I think that’s something a lot of mainstream writing on sex work or approaches to sex work that don’t include sex-worker voices often do—they find sex workers to be either completely empowered, and like, look at them, they’re just having sex in the world, it’s great, we don’t have to care. Or, these poor people are being exploited. When you’re up against even a feminist movement that thinks you’re being exploited, it’s really difficult to talk about the fact that you can be a sex worker who’s choosing to do sex work and still experience violence, and very much want to do the kinds of storytelling and activism that can help end that violence.
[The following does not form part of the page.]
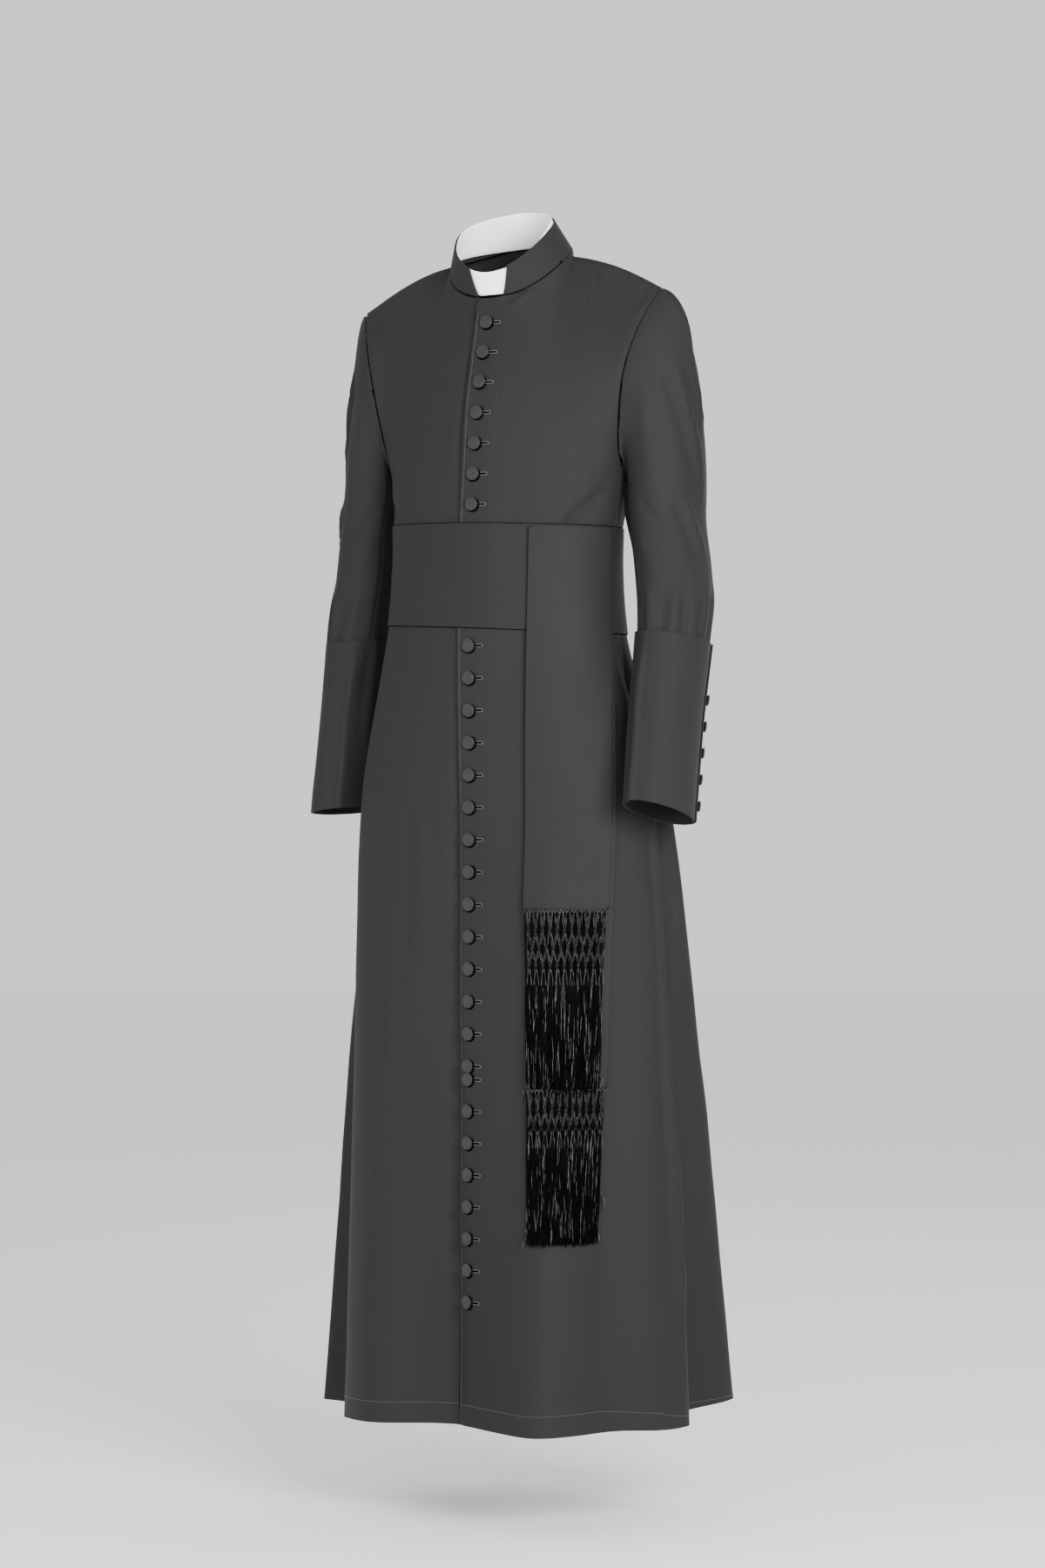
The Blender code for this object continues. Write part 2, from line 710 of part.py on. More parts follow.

So that was a real concern with the book, and it’s something that I talked about with Tina Horn, the associate editor; with the Feminist Press; and with everybody who submitted work. At the end of the day, I think for us, yes, it’s a risk, but it’s a risk that we really need to take if we’re going to actually do the work of trying to make ourselves safer. This coming out with a feminist press that has a feminist audience, we really do need to be able to have the audience of feminists who can rally around our causes, not to save us but tp help us de-stigmatize sex work. And that is what we’re trying to do, to make sex workers safer.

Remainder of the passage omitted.